# More triangle centres...

## Part 1

The altitude of a triangle is constructed by drawing a line from a vertex of the triangle to the opposite side such that the line is perpendicular to the side.

## Question 1

Construct the altitudes for the triangle shown below.

## Question 2

i. What do you notice about the three altitudes you constructed? ii. Does it make any difference when you drag any of the vertices of the triangle?

## Question 3

i. In your notebook, show how to demonstrate ANALYTICALLY what you described about the relationship between the altitudes of a triangle. Use the example of a triangle with vertices at (1, 6), (11, 4) and (2, -2) to help you do this. ii. Using the diagram below, check your result.

## Question 4

Using the diagram below: i. Construct a triangle, ABC. ii. Construct the altitudes of triangle ABC. iii. Through each of the vertices of the triangle construct a line parallel to the opposite side of the triangle to form triangle PQR. Where A lies on RQ and B lies on PR.

## Question 5

i.
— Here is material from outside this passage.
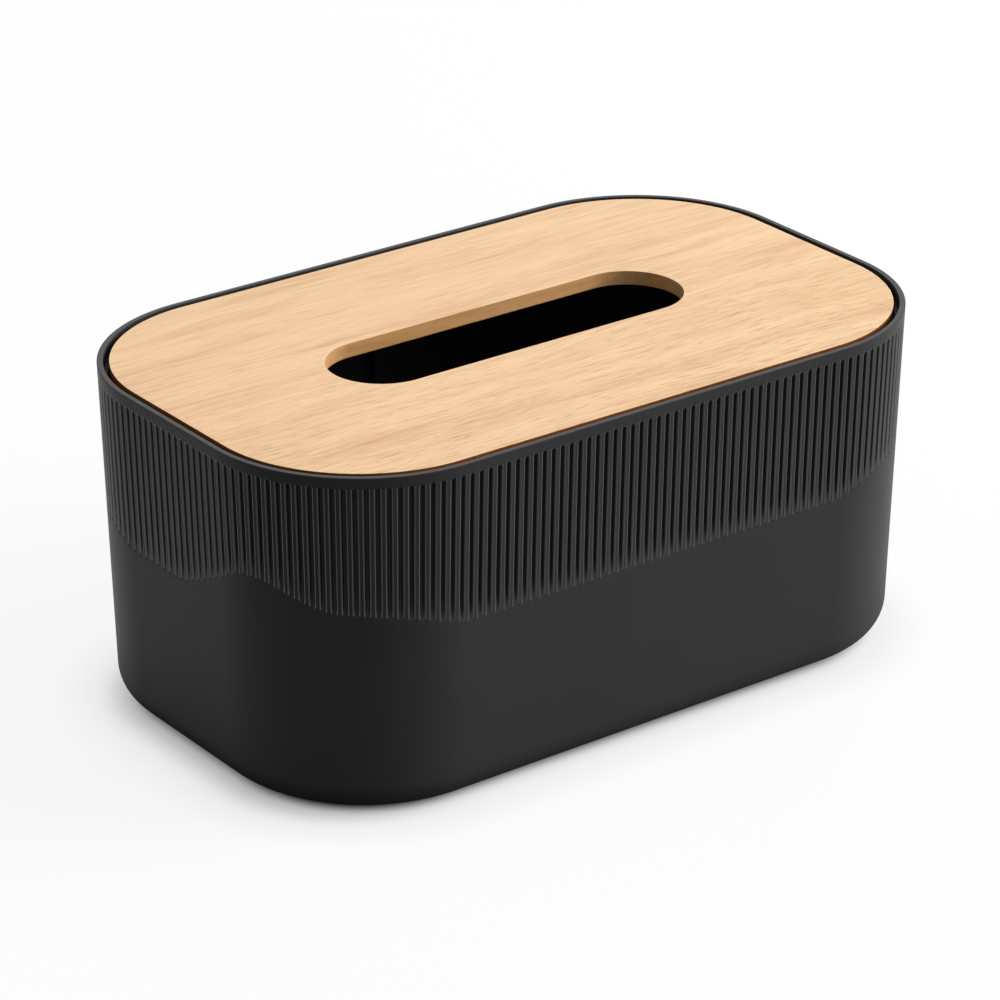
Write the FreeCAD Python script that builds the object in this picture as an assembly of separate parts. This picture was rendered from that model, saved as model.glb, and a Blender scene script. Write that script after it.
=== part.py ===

Explain why RA = BC..? ii. Which other line segment is equal to BC..? iii. What conclusion can you come to from your results above?

## Question 6

i. How would you describe the relationship between AE and RQ, and why? (Note: E lies on BC and D lies on AC, etc) ii. Which other pairs of lines have the same relationship? iii. What can you say about the relationship between the ALTITUDES, AE, BD and CF in relation to triangle PQR? iii. Hence, what can say about the relationship between the ALTITUDES, AE, BD and CF of triangle ABC that proves what you described in Question 2.